Matching netvsc and VF device: Here a different approach to net_failover is taken. When a new VF device is hotplugged finding the corresponding netvsc device is done by finding one with the same serial number. The VMBus API provides a serial number that is used for matching the devices. Hyperv pci controller saves the ID as the PCI slot name.
During creation/initialization of the netvsc device the slower VMBUS channel is set up as data-path called synthetic data-path. When the netvsc driver enslaves the VF device the datapath is now switched over to it. For switching the data-path a VMBUS message is sent to the hypervisor which takes care of re-programming the NIC internal switch.
The failover data-path is a VMBUS channel. It is switched to when the VF device is unplugged or becomes malfunctioning.
For the user the bond between the two devices is transparent. The netvsc device is created and becomes the interface over which 1. all traffic is routed and 2. all configuration is done to. When a VF device is hotplugged the data-path will be automatically fast and on failure/initializtion/shutdown/migration the driver switches to the slower VMBUS channel.
(change from device matching via MAC to serial ID: commit 00d7ddba1143623b31bc2c15d18216e2da031b14 Author: Stephen Hemminger <firstname.lastname@example.org> Date: Fri Sep 14 12:54:57 2018 -0700
hv_netvsc: pair VF based on serial number
- Packet loss due to early mac filter update
- Some NIC drivers will update the MAC filter as soon as a vf is created, but before the vf driver is loaded in the guest and the vf device is ready. Therefore packets are not going to the standby(virtio) device but to the pf until the guest is up and the vf driver is loaded.

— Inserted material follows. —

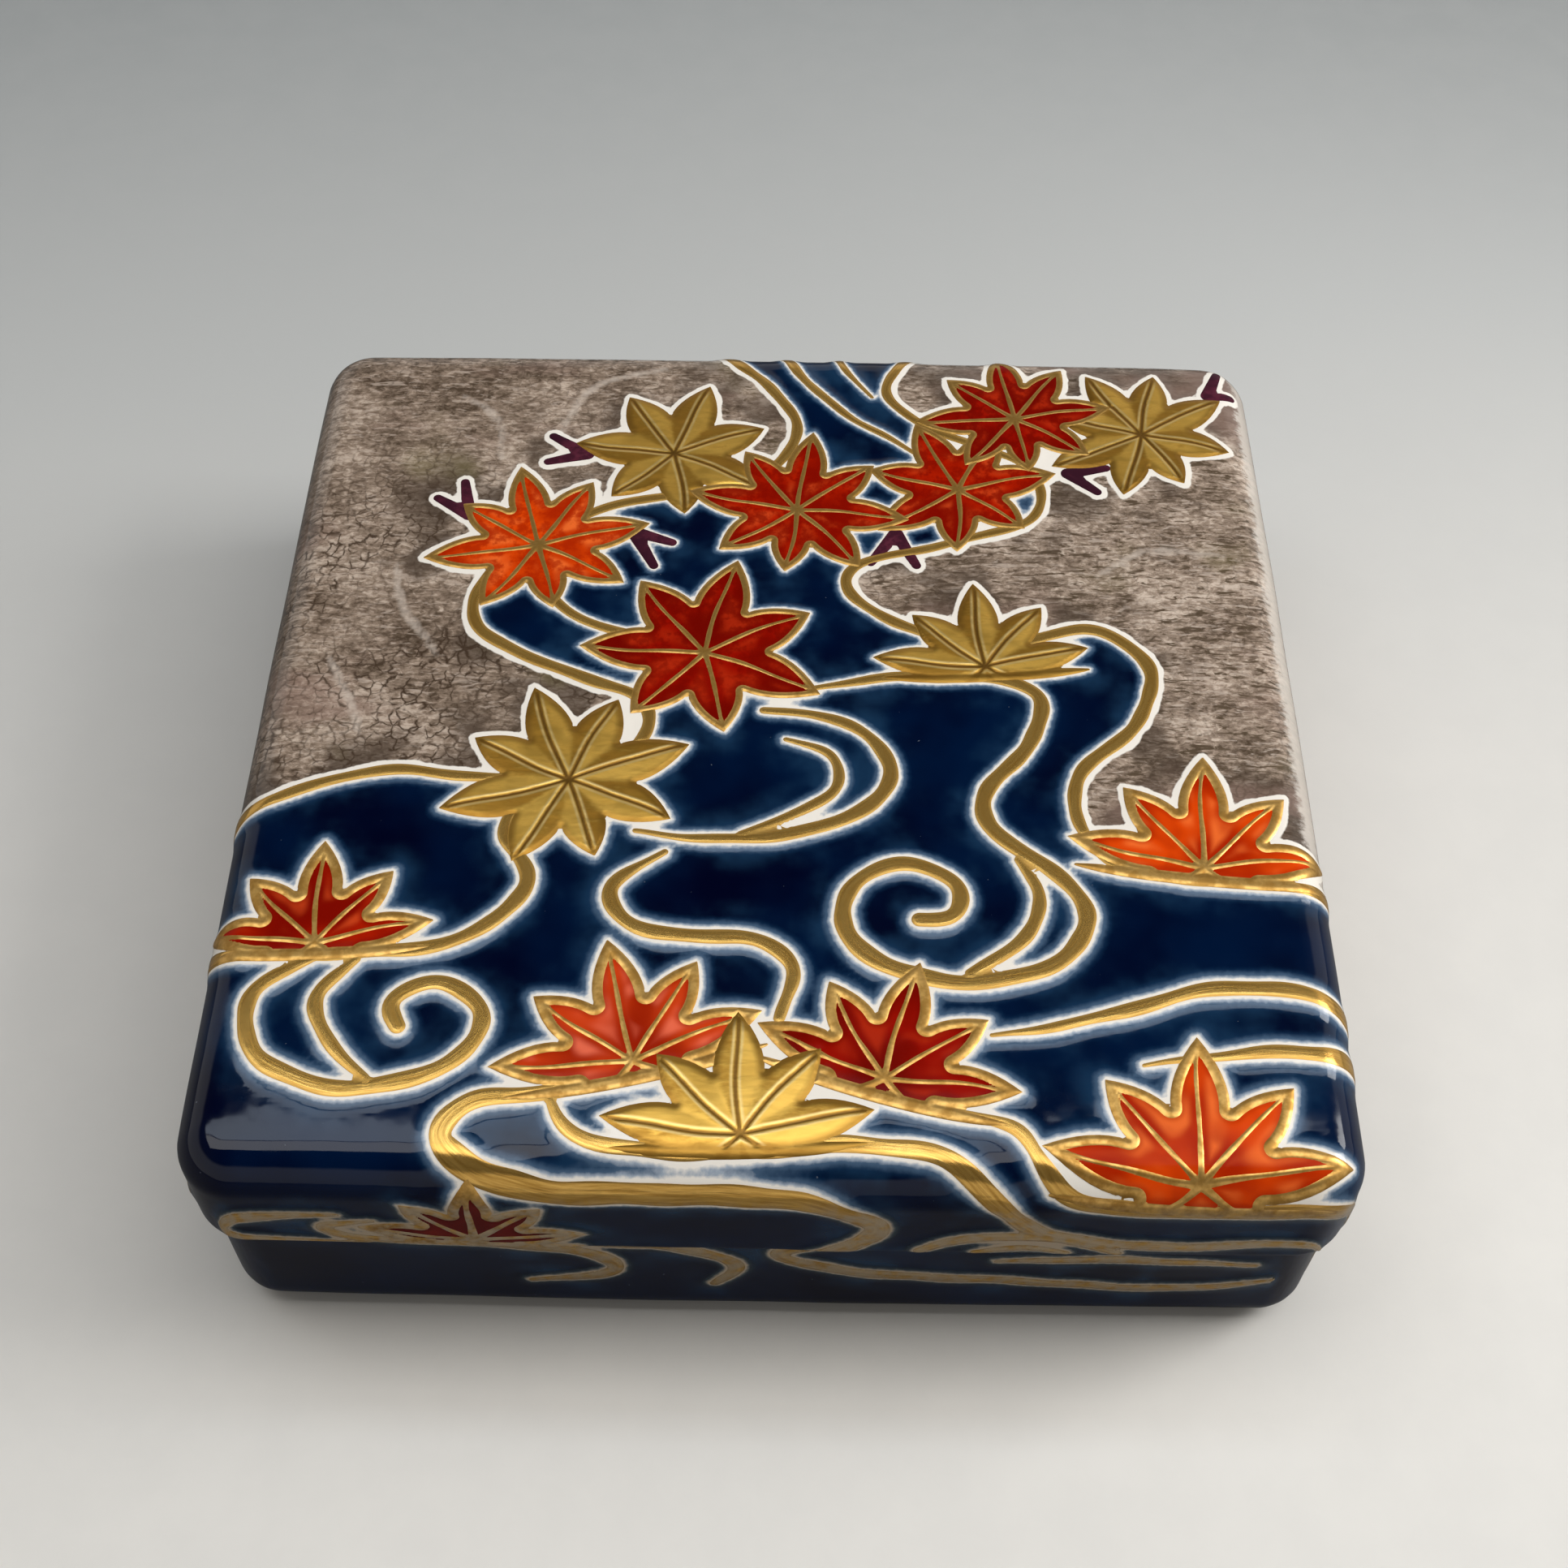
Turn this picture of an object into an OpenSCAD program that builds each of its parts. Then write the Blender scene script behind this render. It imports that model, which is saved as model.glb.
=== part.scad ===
/* [Outside] */
// Width of the lid, which is square in plan
body_w = 70; // [50:1:110]
// Height of the base, from the foot to the seam
base_h = 11.4; // [9:0.1:24]
// Height of the lid, from the seam to the top
lid_h = 8.5; // [7:0.1:18]
// Plan radius of the lid's corners
lid_corner_r = 3.6; // [1.5:0.1:8]
// Radius of the lid's soft top edge
lid_edge_r = 2.5; // [0.5:0.1:4]
// How far the lid stands out past the base on each side
overhang = 0.6; // [0:0.1:1.2]
// Plan radius of the base's corners
base_corner_r = 3.3; // [1.5:0.1:8]
// Radius that tucks the base in at its foot
foot_edge_r = 2.8; // [0.5:0.1:4]
// Radius on the two thin edges that meet at the seam
rim_r = 0.35; // [0.1:0.05:0.6]

/* [Walls] */
// Thickness of the base's wall
wall_t = 3.6; // [2.8:0.1:6]
// Thickness of the floor between the tray and the recess under the foot
floor_t = 3; // [1.5:0.1:5]
// Thickness of the lid's top
top_t = 3.2; // [1.8:0.1:4]
// Plan radius of the tray's corners
tray_corner_r = 3.6; // [2:0.1:10]
// Fillet where the tray's floor meets its walls
tray_fillet = 2; // [0.3:0.1:3.5]
// Fillet where the lid's ceiling meets its walls
ceiling_fillet = 1.4; // [0.3:0.1:2.5]

/* [Seat] */
// Height of the flange that stands up inside the lid
flange_h = 2.6; // [1:0.1:3.2]
// Thickness of the flange
flange_t = 1.6; // [0.8:0.1:2]
// Radius on both edges of the flange's lip
lip_r = 0.6; // [0.1:0.05:0.8]
// Gap between the flange and the lid on each side
seat_clear = 0.35; // [0.2:0.05:0.6]
// Bevel inside the lid's rim that guides it over the flange
mouth_bevel = 0.4; // [0.1:0.05:0.6]

/* [Foot] */
// Width of the flat ring that the base stands on
foot_ring_w = 5; // [2:0.5:12]
// Depth of the recess inside the foot ring
foot_recess = 0.8; // [0.3:0.1:2]
// Plan radius of the recess's corners
recess_corner_r = 3; // [1:0.5:10]
// Fillet round the ceiling of the recess
recess_fillet = 0.4; // [0.1:0.1:0.8]
// Bevel on the inner edge of the foot ring
foot_bevel = 0.25; // [0.1:0.05:0.4]

/* [Hidden] */
$fn = 72;

// Colours of the two pieces and how far a cutter runs out past the face that it opens
night_glaze = "#20283f";
dusk_glaze = "#6f675f";
run_out = 1;

// How far the flange is rooted in the wall below the seam
flange_root = 1;

// The base lies inside the lid's outline, and the tray inside the base's wall
base_w = body_w - 2 * overhang;
tray_w = base_w - 2 * wall_t;
tray_depth = base_h - foot_recess - floor_t;

// The lid's hollow is the flange's outline with the gap of the seat round it
flange_w = tray_w + 2 * flange_t;
flange_corner_r = tray_corner_r + flange_t;
hollow_w = flange_w + 2 * seat_clear;
hollow_corner_r = flange_corner_r + seat_clear;
hollow_depth = lid_h - top_t;

// An edge that is rounded in section can't be rounder than its corner is in plan
lid_top_r = min(lid_edge_r, lid_corner_r);
foot_r = min(foot_edge_r, base_corner_r);
tray_floor_r = min(tray_fillet, tray_corner_r);
recess_top_r = min(recess_fillet, foot_recess, recess_corner_r);
flange_lip_r = min(lip_r, flange_t / 2);
recess_w = base_w - 2 * (foot_r + foot_ring_w);

// What rounding takes off a square edge at the origin, with the body above it on the left
module round_off(r) {
    difference() {
        translate([-r, -run_out]) square([r + run_out, r + run_out]);
        translate([-r, r]) circle(r);
    }
}

// Sweeps a section round a square with rounded corners; x = 0 runs through the corners' centres
module sweep(straight) {
    for (turn = [0:90:270]) rotate(turn) translate([straight / 2, straight / 2, 0]) {
        rotate_extrude(angle = 90) children();
        rotate([90, 0, 0]) linear_extrude(straight) children();
    }
}

// Fills the middle that a section is swept round
module core(straight, low, high) {
    translate([-straight / 2, -straight / 2, low]) cube([straight, straight, high - low]);
}

// Solid cushion: rounded corners in plan, and rounded edges below and above
module cushion(side, corner_r, h, low_r, high_r) {
    straight = side - 2 * corner_r;
    sweep(straight) difference() {
        square([corner_r, h]);
        translate([corner_r, 0]) round_off(low_r);
        translate([corner_r, h]) mirror([0, 1]) round_off(high_r);
    }
    core(straight, 0, h);
}

// Hollow to cut upwards from z = 0, with a filleted ceiling and a bevelled mouth
module hollow(side, corner_r, depth, fillet, bevel) {
    straight = side - 2 * corner_r;
    sweep(straight) {
        difference() {
            translate([0, -run_out]) square([corner_r, depth + run_out]);
            translate([corner_r, depth]) mirror([0, 1]) round_off(fillet);
        }
        if (bevel > 0) polygon([
            [0, -run_out],
            [corner_r + bevel + run_out, -run_out],
            [corner_r, bevel],
            [0, bevel]
        ]);
    }
    core(straight, -run_out, depth);
}

// Flange with its inner face on the outline of the tray, and a lip rounded on both edges
module flange() {
    h = flange_root + flange_h;
    sweep(tray_w - 2 * tray_corner_r) translate([tray_corner_r, 0]) difference() {
        square([flange_t, h]);
        translate([flange_t, h]) mirror([0, 1]) round_off(flange_lip_r);
        translate([0, h]) mirror([1, 0]) mirror([0, 1]) round_off(flange_lip_r);
    }
}

// Tray with a tucked-in foot, a shallow recess under it, and a flange that the lid fits over
module base() {
    color(night_glaze) {
        difference() {
            cushion(base_w, base_corner_r, base_h, foot_r, rim_r);
            translate([0, 0, base_h]) mirror([0, 0, 1])
                hollow(tray_w, tray_corner_r, tray_depth, tray_floor_r, 0);
            hollow(recess_w, recess_corner_r, foot_recess, recess_top_r, foot_bevel);
        }
        translate([0, 0, base_h - flange_root]) flange();
    }
}

// Cap with a soft top edge, whose rim rests on the base's shoulder outside the flange
module lid() {
    color(dusk_glaze) translate([0, 0, base_h]) difference() {
        cushion(body_w, lid_corner_r, lid_h, rim_r, lid_top_r);
        hollow(hollow_w, hollow_corner_r, hollow_depth, ceiling_fillet, mouth_bevel);
    }
}

base();
lid();
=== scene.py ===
"""A flat square ceramic incense box: a glazed tray and a lift-off lid, painted with maple leaves
adrift on a stream in raised gold lines and red enamel.

The painting is laid out on one flat plan, in millimetres. The plan covers the lid's top and, past
its edges, folds down over the walls of the lid and the base. Every stroke, leaf and glaze edge is
drawn on the plan first and then wrapped round the box.
"""

import math

import bpy
import numpy as np
from mathutils import Matrix, Vector


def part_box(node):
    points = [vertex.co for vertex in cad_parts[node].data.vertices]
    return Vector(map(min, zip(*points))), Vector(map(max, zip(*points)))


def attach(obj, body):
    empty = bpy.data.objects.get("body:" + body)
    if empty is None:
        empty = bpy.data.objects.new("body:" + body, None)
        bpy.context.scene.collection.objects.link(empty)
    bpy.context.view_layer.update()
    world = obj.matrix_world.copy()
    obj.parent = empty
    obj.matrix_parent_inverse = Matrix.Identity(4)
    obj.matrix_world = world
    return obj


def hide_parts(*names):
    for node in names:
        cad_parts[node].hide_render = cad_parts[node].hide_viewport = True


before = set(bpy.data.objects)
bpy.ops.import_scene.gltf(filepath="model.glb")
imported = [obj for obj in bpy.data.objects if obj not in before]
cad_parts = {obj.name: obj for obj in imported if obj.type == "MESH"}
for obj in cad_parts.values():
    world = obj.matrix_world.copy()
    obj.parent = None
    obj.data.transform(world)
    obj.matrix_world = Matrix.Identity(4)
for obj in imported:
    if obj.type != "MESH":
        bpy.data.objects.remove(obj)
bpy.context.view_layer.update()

# Sizes in millimetres, read from the boxes of the model's nodes where they give them
MM = 0.001
LID_LOW, LID_HIGH = (np.array(v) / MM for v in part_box("lid"))
BASE_HIGH = np.array(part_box("base")[1]) / MM
HALF = LID_HIGH[0]
TOP = LID_HIGH[2]
SEAM = LID_LOW[2]
BASE_HALF = BASE_HIGH[0]
FLANGE_TOP = BASE_HIGH[2]

# Sizes that the boxes don't give, as the solids have them
EDGE_R = 2.5
CORNER_R = 3.6
RIM_R = 0.35
BASE_CORNER_R = 3.3
FOOT_R = 2.8
TRAY_HALF = 30.8
TRAY_CORNER_R = 3.6
TRAY_FLOOR = 3.8
TRAY_FILLET = 2.0
FLANGE_T = 1.6
LIP_R = 0.6
SEAT_CLEAR = 0.35
CEILING = 16.7
CEILING_FILLET = 1.4
MOUTH_BEVEL = 0.4
FOOT_RING_W = 5.0
FOOT_RECESS = 0.8
FOOT_MIDDLE = 2.0
FOOT_BEVEL = 0.25
RECESS_CORNER_R = 3.0
RECESS_FILLET = 0.4
TRAY_ANCHOR = TRAY_HALF - TRAY_CORNER_R
SEAT_CORNER_R = TRAY_CORNER_R + FLANGE_T
HOLLOW_CORNER_R = SEAT_CORNER_R + SEAT_CLEAR

# The soft hand-made form: a top that falls towards its edges, sides that bow, and an uneven glaze
CROWN = 0.42
CROWN_POWER = 16
BOW = 0.16
SWELL = 0.009
WANDER = 0.06
SMOOTHING = 12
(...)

- Todos: create a tool to test if a NIC driver acts like this. Idea: test without a VM involved. In host test where packets go when a mac address is added to a vf on a vlan and same mac address is added to pf. pf should not be in promiscuous mode(?). Packets can be generated and send with tool 'mausezahn' of netsniff-ng and it can be determined where packets end up by using 'netsniff-ng' on pf and vf device.
Status: set up tools and environment to test (2019-01-16) Status 2019-04-02: Code of tools is on https://github.com/jensfr/netfailover_driver_detect
- What to do with the results of this test? 1. Can we add a flag to the device to mark it as not usable for failover? Where to put the flag
- How to support hotplug of a primary/SR-IOV device for failover. Guest is already up, SR-IOV device is hotplugged in hypervisor. Device shows up in guest. How can we make it primary device in a failover/standby/primary trio?
- How to involve management layer in migration process? Patches sent from Oracle with rationale to make it work with old nics as well. Idea is to sent events for busmaster enable/disable.
- Can it be made race free? Probably yes, but we'd need to stop vcpu.
- Can we use switchdev to program FDBs on NIC and redirect traffic from pf to vf. Can we avoid need to stop vcpu with this? Which commands to use to program FDB entries offloaded to NIC (bridge?)
- Mechanisms to pci device removal
- pci surprise removal (as defined in pci(e) spec). might be buggy in some linux drivers, but fixes are welcome, surprise removal expected to work in general. What about EMI (electric mechanical interlock) support in Linux/Qemu?
- ordered removal/with guest cooperation. hw has 'attention' button. send interrupt to guest, guest ejects device. what needs to be done for that? probably only with q35 chip set. QEMU press attention button: 'pcie_abp 0'
- PCI Overview - Qemu: https://wiki.qemu.org/images/f/f6/PCIvsPCIe.pdf
- Other ways of marking two devices as standby/primary. Assigning identical MAC addresses could be problematic/confusing, e.g. what if more than two devices with identical MAC addresses show up. Which one to choose? Ideas for other ways to recognize devices that belong together:
- Assign an ID to both devices. Where to store the ID? PCI config space? -> no way to know what part of config space is unused.
- Put devices behind a PCI(e) bridge with a special device ID. The two devices on this bridge are supposed to form a failover/standby/primary device set.